— Start of GIVEN MATERIAL —

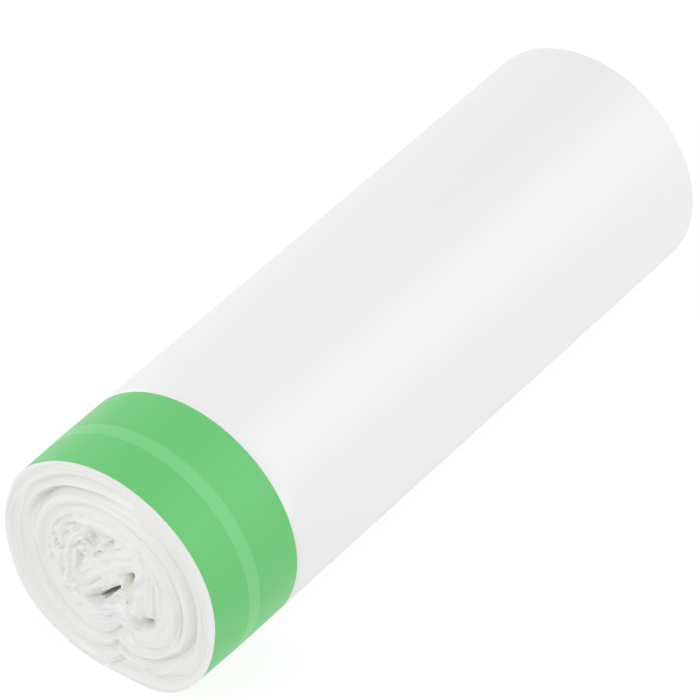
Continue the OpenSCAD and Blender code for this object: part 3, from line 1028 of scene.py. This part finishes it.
    def points(self) -> dict[str, np.ndarray]:
        """Lay the closed loop of points around the strip at every section.

        The loop runs along the mouth from the outer to the inner wall, along the inner wall
        to the far end, over that, and along the outer wall back to the mouth. Behind the
        mouth the heart swells a little, so that its folds stay shut.

        Returns:
            Points of shape (sections, loop, 3), and the strip's own coordinates and its share of
            painted shade for the material, each of shape (sections, loop).
        """
        rung = self.rungs()
        outer = rung.outer
        inner = rung.inner
        half = self.shape.half_length
        first = rung.wound < TURN
        first_places = first[..., None]
        thick = np.linalg.norm(outer - inner, axis=-1)
        w = np.linspace(0.0, 1.0, self.mouth_points)
        from_outer = thick * w
        mouth = outer + (inner - outer) * w[:, None]
        depth, shade = self.mouth_depths(rung, mouth, from_outer)
        mouth_x = depth - half
        side = (outer - inner) / thick[..., None]
        swell = self.swell * rung.heart
        # Inner wall, from the mouth to the far end
        front = mouth_x[:, -1:]
        inner_x = front + (half - self.far_inset - front) * np.array(self.inner_run)
        inner_swell = swell * ease((inner_x - front) / self.swell_depth)
        inner_wall = inner - side * inner_swell[..., None]
        # Far edge, back to the outer wall
        v = np.linspace(1.0, 0.0, self.far_points)
        lead = self.tail_thickness * self.lead_in(rung.wound - TURN)
        skin = self.polar(self.shape.outline(rung.angle) - lead, rung.angle)
        far_outer = np.where(first_places, skin, outer)
        far = far_outer + (inner - far_outer) * v[:, None]
        far_x = half - np.where(first, *self.far_round) * np.abs(2.0 * v - 1.0) ** 3
        far_x = far_x - ease((rung.wound - self.sink_from) / self.sink_over) * self.far_sink
        # Outer wall, from the far end back to the mouth, with the recess of the band
        depths = np.array([
            213.0, 180.0, 140.0, 100.0, 70.0, 50.0, 38.0, self.band_to + 0.12, self.band_to,
            28.0, 22.0, 18.0, 15.0, 12.0, 9.5, 7.5, 5.5, 4.0, 2.8, self.band_from + 0.9,
            self.band_from, self.band_from - 0.1,
        ])
        recess = np.where((depths >= self.band_from) & (depths <= self.band_to), self.band_t, 0.0)
        skin = self.polar(self.shape.tucked(rung.angle, depths) - recess - lead, rung.angle)
        front = mouth_x[:, :1]
        order = self.least_step * np.arange(len(depths) + 1, 1, -1)
        outer_x = np.where(first, depths - half, np.maximum(depths - half, front + order))
        outer_swell = swell * ease((outer_x - front) / self.swell_depth)
        outer_wall = np.where(first_places, skin, outer) + side * outer_swell[..., None]
        x_parts = (mouth_x, inner_x, far_x, outer_x)
        loop_x = np.hstack(x_parts)
        loop = np.hstack([mouth, inner_wall, far, outer_wall])
        none = [np.zeros(part.shape) for part in x_parts]
        full = [np.ones(part.shape) for part in x_parts]
        return {
            "points": self.shape.place(loop_x, loop[..., 0], loop[..., 1]),
            "strip_along": rung.length + 0.0 * loop_x,
            "strip_across": np.hstack([from_outer, none[1], thick * v, none[3]]),
            "edge_share": np.hstack([full[0], none[1], full[2], none[3]]),
            # Share of painted shade: by depth on the mouth, full on the inner wall, none elsewhere
            "painted_fold_shade": np.hstack([shade, full[1], none[2], none[3]]),
        }

    def build(self, film: WhiteFilm) -> bpy.types.Object:
        """Make the strip's mesh and dress it.

        Args:
            film: Finish of the bags.

        Returns:
            The piece that stands for the CAD roll.
        """
        made = self.points()
        points = made.pop("points")
        sections, size = points.shape[:2]
        piece = make_piece(
            "wound_bags", points.reshape(-1, 3), skin_faces(sections, size, closed=False),
            film.material(), "bag_roll",
        )
        for name, values in made.items():
            add_layer(piece, name, values)
        return piece


@dataclass
class EndBand:
    """The green band around the mouth end, and the paler stripe that runs around it."""

    shape: RollShape
    start: float = 0.6
    end: float = 33.6
    thickness: float = 0.095
    stripe_start: float = 13.6
    stripe_end: float = 17.9
    stripe_thickness: float = 0.05
    edge_round: float = 0.04
    steps: int = 288

    def ring(self, profile: np.ndarray) -> np.ndarray:
        """Carry a closed profile around the roll.

        Args:
            profile: Rows of depth behind the mouth and depth under the outline.

        Returns:
            Points of shape (steps, rows, 3).
        """
        # Backwards around the roll, so that the faces point outwards
        angle = np.linspace(TURN, 0.0, self.steps, endpoint=False)[:, None]
        radius = self.shape.tucked(angle, profile[:, 0]) - profile[:, 1]
        turn = np.radians(angle)
        x = -self.shape.half_length + profile[:, 0] + 0.0 * angle
        return self.shape.place(x, radius * np.cos(turn), radius * np.sin(turn))

    def band_profile(self) -> np.ndarray:
        """Draw the band's section with its softly rounded edges and the seat of the stripe.

        Returns:
            Rows of depth behind the mouth and depth under the outline.
        """
        r = self.edge_round
        seat = self.stripe_thickness
        top = [
            (self.start, r), (self.start + r, 0.0), (self.start + 3 * r, 0.0), (1.5, 0.0),
            (2.8, 0.0), (4.0, 0.0), (5.5, 0.0), (7.5, 0.0), (9.5, 0.0), (12.0, 0.0),
            (self.stripe_start - 0.1, 0.0), (self.stripe_start, 0.0), (self.stripe_start, seat),
            (15.0, seat), (self.stripe_end, seat), (self.stripe_end, 0.0),
            (self.stripe_end + 0.1, 0.0), (22.0, 0.0), (28.0, 0.0), (self.end - 3 * r, 0.0),
            (self.end - r, 0.0), (self.end, r),
        ]
        back = [(x, self.thickness) for x in (self.end, 22.0, 12.0, 6.0, 3.0, self.start)]
        return np.array(top + back)

    def stripe_profile(self) -> np.ndarray:
        """Draw the stripe's section, a flat strip with slightly rounded edges.

        Returns:
            Rows of depth behind the mouth and depth under the outline.
        """
        t = self.stripe_thickness
        a = self.stripe_start
        b = self.stripe_end
        return np.array([
            (a, 0.01), (a + 0.02, 0.0), (a + 0.1, 0.0), (15.0, 0.0), (b - 0.1, 0.0),
            (b - 0.02, 0.0), (b, 0.01), (b, t), (15.0, t), (a, t),
        ])

    def build(self, film: TintedFilm, stripe_film: TintedFilm) -> list[bpy.types.Object]:
        """Make the band and its stripe and dress them.

        Args:
            film: Finish of the band.
            stripe_film: Finish of the stripe.

        Returns:
            The two pieces.
        """
        made = []
        for name, profile, finish, slot, node in (
            ("green_band", self.band_profile(), film, Slot.BAND_FILM, "end_band"),
            ("pale_stripe", self.stripe_profile(), stripe_film, Slot.STRIPE_FILM, "band_stripe"),
        ):
            points = self.ring(profile)
            faces = skin_faces(points.shape[0], points.shape[1], closed=True)
            flat = points.reshape(-1, 3)
            made.append(make_piece(name, flat, faces, finish.material(), node))
        return made


@dataclass
class Studio:
    """Plain white floor, soft daylight studio and the photograph's camera."""

    azimuth: float = -53.765
    elevation: float = 39.688
    distance: float = 1479.2
    target: tuple[float, float, float] = (-3.56, 0.0, 37.03)
    lens: float = 288.86
    world_light: float = 0.62
    floor_half: float = 3.0
    floor_glow: float = 0.9
    floor_seen: float = 0.14
    floor_white: float = 0.95

    def camera(self) -> bpy.types.Object:
        """Set up the camera at the photograph's viewing angle.

        Returns:
            The camera object.
        """
        a = math.radians(self.azimuth)
        e = math.radians(self.elevation)
        back = Vector((math.sin(a) * math.cos(e), -math.cos(a) * math.cos(e), math.sin(e)))
        side = back.cross(Vector((0.0, 0.0, -1.0))).normalized()
        up = back.cross(side)
        data = bpy.data.cameras.new("photo_camera")
        data.sensor_fit = "HORIZONTAL"
        data.sensor_width = 36.0
        data.lens = self.lens
        data.clip_start = 0.05
        data.clip_end = 20.0
        camera = bpy.data.objects.new("photo_camera", data)
        place = (Vector(self.target) + back * self.distance) * MM
        turn = Matrix((side, up, back)).transposed().to_4x4()
        camera.matrix_world = Matrix.Translation(place) @ turn
        bpy.context.scene.collection.objects.link(camera)
        bpy.context.scene.camera = camera
        return camera

    def lamp(self, name: str, place: tuple[float, float, float], size: float, power: float) -> None:
        """Hang a square soft lamp that faces the roll.

        Args:
            name: Name of the lamp.
            place: Where it hangs, in metres.
            size: Side of its square, in metres.
            power: Power in watts.
        """
        data = bpy.data.lights.new(name, "AREA")
        data.size = size
        data.energy = power
        lamp = bpy.data.objects.new(name, data)
        lamp.location = place
        lamp.rotation_euler = Vector(place).to_track_quat("Z", "Y").to_euler()
        bpy.context.scene.collection.objects.link(lamp)

    def seen_share(self, tree: bpy.types.NodeTree) -> bpy.types.NodeSocket:
        """Whether a ray comes from the camera, a reflection or clear material.

        Args:
            tree: Node tree to add to.

        Returns:
            A socket that is 1 for such rays and 0 for others.
        """
        rays = add_node(tree, "LightPath").outputs
        first = add_node(
            tree, "Math", rays["Is Camera Ray"], rays["Is Glossy Ray"], operation="MAXIMUM"
        ).outputs["Value"]
        return add_node(
            tree, "Math", first, rays["Is Transmission Ray"], operation="MAXIMUM"
        ).outputs["Value"]

    def world(self) -> None:
        """White surroundings: plain white where they are seen, softer as light."""
        world = bpy.data.worlds.new("white_studio")
        bpy.context.scene.world = world
        tree = empty_tree(world)
        strength = add_node(
            tree, "MapRange", Value=self.seen_share(tree), To_Min=self.world_light, To_Max=1.0
        ).outputs["Result"]
        back = add_node(tree, "Background", Color=grey(1.0), Strength=strength)
        add_node(tree, "OutputWorld", Surface=back.outputs["Background"])

    def floor(self) -> bpy.types.Object:
        """Lay the white floor that keeps a faint shadow.

        Returns:
            The floor.
        """
        # Matt white paper, which glows a little where it is seen
        made = bpy.data.materials.new("white_floor")
        tree = empty_tree(made)
        seen = self.seen_share(tree)
        glow = add_node(tree, "Emission", Color=grey(1.0), Strength=self.floor_glow)
        seen_matte = add_node(tree, "BsdfDiffuse", Color=grey(self.floor_seen))
        together = add_node(
            tree, "AddShader", glow.outputs["Emission"], seen_matte.outputs["BSDF"]
        ).outputs["Shader"]
        matte = add_node(tree, "BsdfDiffuse", Color=grey(self.floor_white)).outputs["BSDF"]
        mixed = add_node(tree, "MixShader", seen, matte, together)
        add_node(tree, "OutputMaterial", Surface=mixed.outputs["Shader"])
        h = self.floor_half
        corners = [(-h, -h, 0.0), (h, -h, 0.0), (h, h, 0.0), (-h, h, 0.0)]
        mesh = bpy.data.meshes.new("floor")
        mesh.from_pydata(corners, [], [(0, 1, 2, 3)])
        mesh.materials.append(made)
        floor = bpy.data.objects.new("floor", mesh)
        bpy.context.scene.collection.objects.link(floor)
        return floor

    def build(self) -> None:
        """Set the view, the surroundings, the floor and the lamps."""
        bpy.context.scene.view_settings.view_transform = "Standard"
        self.camera()
        self.world()
        self.floor()
        # Softbox that the body mirrors towards the camera, lamp over the mouth, lamp behind
        self.lamp("front_softbox", (0.87, -0.78, 0.77), 0.95, 3.5)
        self.lamp("mouth_lamp", (-0.9, 0.2, 0.9), 0.3, 3.55)
        self.lamp("side_lamp", (0.1, -1.25, 0.22), 0.35, 1.5)
        self.lamp("back_lamp", (0.1, 1.2, 0.3), 0.4, 2.4)


def main() -> None:
    """Build the roll, its band and the studio."""
    logging.basicConfig(level=logging.INFO, format="%(name)s: %(message)s")
    shape = RollShape()
    WoundStrip(shape).build(WhiteFilm())
    EndBand(shape).build(
        TintedFilm("green_film_satin", "#6bcd75", "#74d07e"),
        TintedFilm("pale_green_film_satin", "#7bd585", "#82d98b"),
    )
    Studio().build()


if __name__ == "__main__":
    main()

— End of GIVEN MATERIAL —

PROBLEM TO SOLVE:
Exactly repeat the lines running from the top of the listing to the line bearing "mouth the heart", both of those lines included, and only them.

WRITTEN ANSWER:
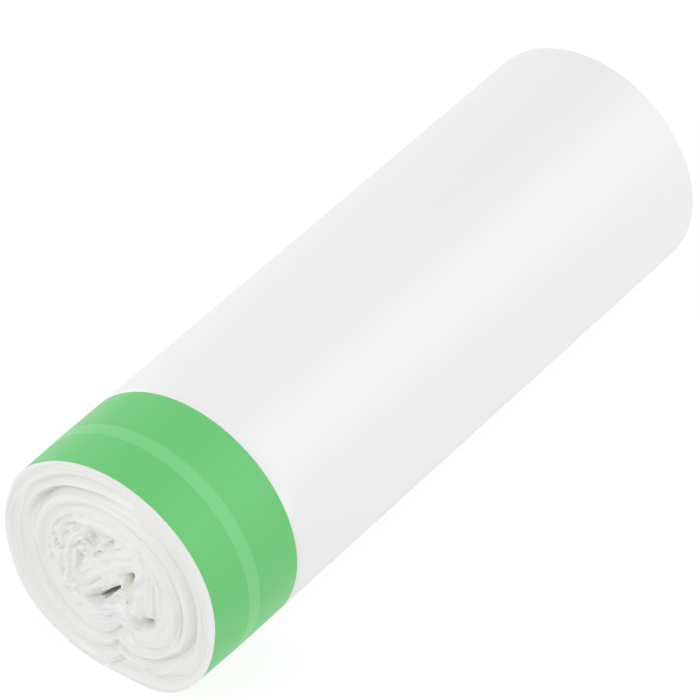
Continue the OpenSCAD and Blender code for this object: part 3, from line 1028 of scene.py. This part finishes it.
    def points(self) -> dict[str, np.ndarray]:
        """Lay the closed loop of points around the strip at every section.

        The loop runs along the mouth from the outer to the inner wall, along the inner wall
        to the far end, over that, and along the outer wall back to the mouth. Behind the
        mouth the heart swells a little, so that its folds stay shut.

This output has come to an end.